Page 218 - Çevre Şehir ve İklim Dergisi - Sayı 4
P. 218
Afete Hazırlık Kapsamında İstanbul’da Kentsel Dönüşüm Uygulamaları
Bu mahalleler kimi zaman şahıs arazileri üzerinde kimi zaman da kamu arazileri
üzerinde yasadışı olarak yapılaşarak günümüzdeki mülkiyet sorunlarının
kaynağını oluşturmuştur.
1960’lı yıllarda planlı döneme geçişle birlikte, 775 sayılı Gecekondu Kanunu
çerçevesinde iyileştirme, ortadan kaldırma ve önleme şeklinde yaklaşımlar
benimsenmiştir. 775 sayılı Kanun, iyileştirme ve önlemeye dair uygulamalara
ilişkin yasal bir zemin oluştursa da 1980 yılına kadar kentleşme faaliyetleri
gecekondulaşmayı önlemeye ve barınma sorunlarını çözmeye yetmemiştir
(Demirtaş, 2019:26). Bu dönemde İstanbul’da çalışma alanlarına yakın kamu
arazileri üzerinde kaçak yapılaşan 1-2 katlı gecekondulardan oluşan bir kentsel
doku ortaya çıkmıştır.
2.4. 1980-2000 Arası Dönem
1980 sonrası dönem, metropoliten kentler için dışa açık liberal ekonomi ve
küreselleşme etkilerinin görülmeye başladığı bir dönem olarak öne çıkmıştır.
Özellikle İstanbul’da yasal ve yasadışı olarak iki ayrı koldan ilerleyen yapılaşma
süreci, bir yandan ulaşım bağlantılarının artmasıyla kent çeperlerine doğru
yayılım göstermeye başlamış, diğer yandan merkezi iş alanlarının geliştiği bir
süreç doğmuştur (Ataöv ve Osmay, 2007: 67). Artan nüfusun barınma ihtiyacını
karşılayamaması, kent toprağının giderek değerli hale gelmesi ve serbest piyasa
koşullarının sağladığı pazarın etkisiyle önceden 1-2 katlı olan gecekondular
ilave katlarla 4-5 katlı yapılara dönüşmüştür. Yasadışı yerleşmelerin olgu olarak
incelenmesi sonucunda bu dönemde yasal mevzuat zeminine taşınmış olup
kentlerde İmar Kanunu’nun uygulandığı alanlar dışında, gecekondular için
ayrı imar kuralları oluşturulmuştur. Konut arz biçimlerinin farklılaşması üzerine
kentlerin çeperinde kooperatif eliyle “toplu konut” yapımı üzerine yasal mevzuat
düzenlenmiştir. Bu dönemde özellikle öne çıkan yasal düzenlemeler toplu konut
alanlarının oluşturulması ve yeni yerleşim alanlarında farklı yapılaşma biçimlerinin
oluşturulmasını sağlamıştır.
2.5. 2000 Sonrası Dönem
1999 yılında gerçekleşen yaklaşık 20 bin vatandaşımızın hayatını
kaybetmesine ve 150 bin yapının hasar görmesine neden olan Marmara ve
Düzce Depremleri, bireylerin konut ihtiyacında önemli değişikliklere neden
olmuş ve özellikle İstanbul için 2000 yılı sonrası planlama gündemi açısından
önemli bir kırılma noktası olmuştur (AFAD, 2022: 108; Ergünay, 2011: 4).

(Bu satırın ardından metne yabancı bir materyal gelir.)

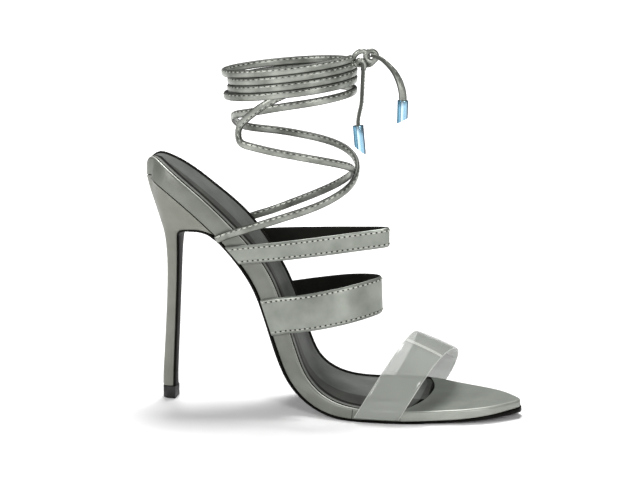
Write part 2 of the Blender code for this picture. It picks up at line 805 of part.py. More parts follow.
def ring_height():
    """Height of the ankle ring's lowest full turn, at its middle on the outer side."""
    return OUTSOLE + CLEARANCE + BALL_BOARD + SEAT_RISE + RING_LIFT


def lace_anchor():
    """Height at which the laces leave the sole, beside the waist."""
    s = BED.at_x(ANCHOR_X)
    return float(BED.rim(s)[1] - BED.up(s)[1] * BED.board(s))


def lace_points(rows):
    """A lace's route from its table, kept clear of the footbed's side."""
    low = lace_anchor()
    points = []
    for row in rows:
        x = RING_X + row.along * RING_LENGTH / 2.0
        y = row.side * RING_WIDTH / 2.0
        z = low + row.rise * (ring_height() - low)
        points.append(BED.beside((x, y, z), LACE_THICKNESS / 2.0))
    return points


def ring_points():
    """The turns round the ankle, as a helix that rises to the front, up to the knot."""
    degrees = np.arange(0.0, RING_TURNS * 360.0 + RING_LAST, RING_STEP)
    turn = np.radians(degrees)
    x = np.sin(turn) * RING_LENGTH / 2.0
    y = -np.cos(turn) * RING_WIDTH / 2.0
    z = ring_height() + RING_PITCH * degrees / 360.0 + RING_SLOPE * x
    return np.stack([x + RING_X, y, z], axis=1)


def lace_rings(path):
    """Oval rings along a lace, flat against the ankle."""
    run = np.gradient(path, axis=0)
    run /= np.linalg.norm(run, axis=1, keepdims=True)
    out = (path - [RING_X, 0.0, 0.0]) * [1.0 / RING_LENGTH**2, 1.0 / RING_WIDTH**2, 0.0]
    out /= np.linalg.norm(out, axis=1, keepdims=True)
    low = lace_anchor()
    share = np.clip((path[:, 2] - low) / (ring_height() - low) / LACE_LOW, 0.0, 1.0)[:, None]
    out = out * share + np.sign(path) * [0.0, 1.0, 0.0] * (1.0 - share)
    out -= run * np.sum(out * run, axis=1, keepdims=True)
    out /= np.linalg.norm(out, axis=1, keepdims=True)
    wide = np.cross(run, out)
    turn = (np.arange(LACE_SIDES) + 0.5) * 2.0 * math.pi / LACE_SIDES
    flat = np.cos(turn)[None, :, None] * wide[:, None, :] * LACE_WIDTH / 2.0
    thick = np.sin(turn)[None, :, None] * out[:, None, :] * LACE_THICKNESS / 2.0
    return path[:, None, :] + (flat + thick) / math.cos(math.pi / LACE_SIDES)


def ankle_wrap(surface, home, cutters):
    """Both laces from the waist, crossed in front, with the turns round the ankle."""
    outer_points = np.concatenate([lace_points(OUTER_LACE), ring_points()])
    outer_path = smooth_path(outer_points, int(chords(outer_points)[-1] / LACE_SPACING))
    inner_points = np.array(lace_points(INNER_LACE))
    inner_path = smooth_path(inner_points, int(chords(inner_points)[-1] / LACE_SPACING))
    wrap = loft("ankle_wrap", lace_rings(outer_path), surface, home)
    other = loft("inner_lace", lace_rings(inner_path), surface, cutters)
    join(wrap, other)
    return wrap


def knot_seat():
    """The ring's front at its top turn, which the knot and the ends are placed from."""
    x = RING_X + RING_LENGTH / 2.0
    z = ring_height() + RING_PITCH * (RING_TURNS + 0.25) + RING_SLOPE * RING_LENGTH / 2.0
    return Vector((x, 0.0, z))


def knot(surface, home, cutters):
    """Two loops side by side, fused at their middle."""
    seat = knot_seat()
    loops = []
    for number, (offset, lean) in enumerate(KNOT_LOOPS):
        bpy.ops.mesh.primitive_torus_add(
            major_radius=LOOP_RADIUS,
            minor_radius=LOOP_THICKNESS / 2.0,
            major_segments=16,
            minor_segments=10,
        )
        loop = bpy.context.object
        loop.name = "knot" if number == 0 else "knot_loop"
        tilt = Matrix.Rotation(math.radians(lean), 4, "Y") @ Matrix.Rotation(math.radians(90.0), 4, "X")
        loop.data.transform(Matrix.Translation(seat + Vector(offset)) @ tilt)
        move_to(loop, home if number == 0 else cutters, surface)
        loops.append(loop)
    join(loops[0], loops[1])
    return loops[0]


def move_to(made, home, surface):
    """Puts an object made by an operator into its collection, with its material."""
    for old in made.users_collection:
        old.objects.unlink(made)
    home.objects.link(made)
    made.data.materials.append(surface)
    made.data.shade_smooth()


def lace_end(name, points, surface, home):
    """A hanging end, as a cord through its route."""
    seat = knot_seat()
    path = smooth_path(np.array(points) + np.array(seat), 9)
    curve = bpy.data.curves.new(name, "CURVE")
    curve.dimensions = "3D"
    curve.bevel_depth = END_DIAMETER / 2.0
    curve.bevel_resolution = 2
    curve.use_fill_caps = True
    line = curve.splines.new("POLY")
    line.points.add(len(path) - 1)
    for spot, place in zip(line.points, path):
        spot.co = (*place, 1.0)
    curve.materials.append(surface)
    made = bpy.data.objects.new(name, curve)
    home.objects.link(made)
    return made


def aglet(name, points, aim, surface, home):
    """A metal tube on a lace end, cut on a slant at its foot."""
    seat = np.array(knot_seat())
    end = np.array(points[-1]) + seat
    aim = np.array(aim) / np.linalg.norm(aim)
    side = np.array([1.0, 0.0, 0.0])
    side -= aim * (side @ aim)
    side /= np.linalg.norm(side)
    deep = np.cross(aim, side)
    turns = np.arange(AGLET_SIDES) * 2.0 * math.pi / AGLET_SIDES
    rings = []
    for share, width in ((0.0, AGLET_TOP), (1.0, AGLET_FOOT)):
        ring = []
        for turn in turns:
            slant = AGLET_SLANT * (0.5 + 0.5 * math.cos(turn)) * share
            along = CLEARANCE + share * (AGLET_LENGTH - AGLET_SLANT) + slant
            out = side * math.cos(turn) + deep * math.sin(turn)
            ring.append(end + aim * along + out * width / 2.0)
        rings.append(ring)
    return loft(name, rings, surface, home)


def main():
    """Clears the scene and builds every piece."""
    for old in list(bpy.data.objects):
        bpy.data.objects.remove(old, do_unlink=True)
    home = bpy.data.collections.new("heeled_sandal")
    cutters = bpy.data.collections.new("cutters")
    for group in (home, cutters):
        bpy.context.scene.collection.children.link(group)
    satin = material("satin_leather", (0.33, 0.34, 0.29), 0.38)
    dark = material("sock_fabric", (0.13, 0.14, 0.12), 0.75)
    black = material("black_sole", (0.012, 0.012, 0.010), 0.5)
    clear = material("clear_strap", (0.75, 0.78, 0.76), 0.12, alpha=0.35)
    metal = material("blue_metal", (0.45, 0.62, 0.74), 0.12, metallic=1.0)
    footbed(satin, home, cutters)
    sock(dark, home)
    outsole(black, home)
    heel(satin, home)
    heel_tip(black, home)
    strap("strap_upper", UPPER_EDGES, UPPER_REACH, UPPER_TILT, UPPER_ARCH, STRAP_THICKNESS, 3, satin, home)
    strap("strap_instep", INSTEP_EDGES, INSTEP_REACH, INSTEP_TILT, INSTEP_ARCH, STRAP_THICKNESS, 4, satin, home)
    strap("strap_vamp", VAMP_EDGES, VAMP_REACH, VAMP_TILT, VAMP_ARCH, CLEAR_THICKNESS, 6, clear, home)
    ankle_wrap(satin, home, cutters)
    knot(satin, home, cutters)
    for place, points, aim in (("front", FRONT_END, FRONT_AGLET), ("side", SIDE_END, SIDE_AGLET)):
        lace_end("lace_end_" + place, points, satin, home)
        aglet("aglet_" + place, points, aim, metal, home)


main()
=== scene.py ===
"""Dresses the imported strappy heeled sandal: finishes, stitching, laces, camera and soft studio light."""

import logging
import math
from dataclasses import dataclass, field
from enum import Enum, IntEnum

import bmesh
import bpy
import numpy as np
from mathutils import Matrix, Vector

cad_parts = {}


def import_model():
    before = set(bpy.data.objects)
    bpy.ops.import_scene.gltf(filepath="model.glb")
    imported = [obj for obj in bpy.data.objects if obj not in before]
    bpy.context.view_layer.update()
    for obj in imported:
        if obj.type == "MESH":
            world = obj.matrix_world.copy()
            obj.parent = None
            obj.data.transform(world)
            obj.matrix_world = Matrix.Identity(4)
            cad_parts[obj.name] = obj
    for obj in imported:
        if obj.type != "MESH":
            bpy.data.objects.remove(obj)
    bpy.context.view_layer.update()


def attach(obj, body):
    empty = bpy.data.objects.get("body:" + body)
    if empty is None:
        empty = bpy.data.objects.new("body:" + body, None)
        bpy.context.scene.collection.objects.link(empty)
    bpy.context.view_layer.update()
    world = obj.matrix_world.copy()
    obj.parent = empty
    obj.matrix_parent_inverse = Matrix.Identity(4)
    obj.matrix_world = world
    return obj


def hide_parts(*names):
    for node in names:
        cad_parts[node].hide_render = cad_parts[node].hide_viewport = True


LOG = logging.getLogger("sandal")

BODY = "root"
OUTER = -1.0
INNER = 1.0
MILLIMETRE = 0.001
# An inset that is further in than any edge
FAR = 1.0
# Places closer than this count as one, in metres
HAIR = 1e-5
# Edges that turn more than this are shaded sharp, in degrees
SHARP_ANGLE = 50.0

Colour = tuple[float, float, float]
Place = tuple[float, float, float]
Table = tuple[tuple[float, ...], ...]
Faces = list[tuple[int, ...]]
Patch = tuple[np.ndarray, Faces, list[int]]


class Slot(Enum):
    """The record's material slots."""

    LEATHER = "satin_leather"
    LACE = "satin_lace"
    SOCK = "sock_fabric"
    SOLE = "black_sole"
    TIP = "black_tip"
    CLEAR = "clear_strap"
    METAL = "blue_metal"


# Curves and the last's form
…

Geçmişten gelen denetimsiz ve kaçak yapılaşma ve yerleşime uygun
olmayan alanların tahrip edilmesinden kaynaklanan can ve mal kayıpları
sonrasında, yapılaşma ve denetime dair birçok önlem alınmaya başlanmış ve
çeşitli yasal düzenlemeler yapılmıştır (Ataöv ve Osmay, 2007: 68). 2000’li yıllar
aynı zamanda ‘kapalı site’ kavramının öne çıktığı, genellikle orta ve üst gelir
grubunun tercih ettiği, yüksek duvarlarla çevrelenen, özel güvenlikli, çok katlı
konut alanlarının arttığı bir dönem olmuştur (Ataöv ve Osmay, 2007: 71).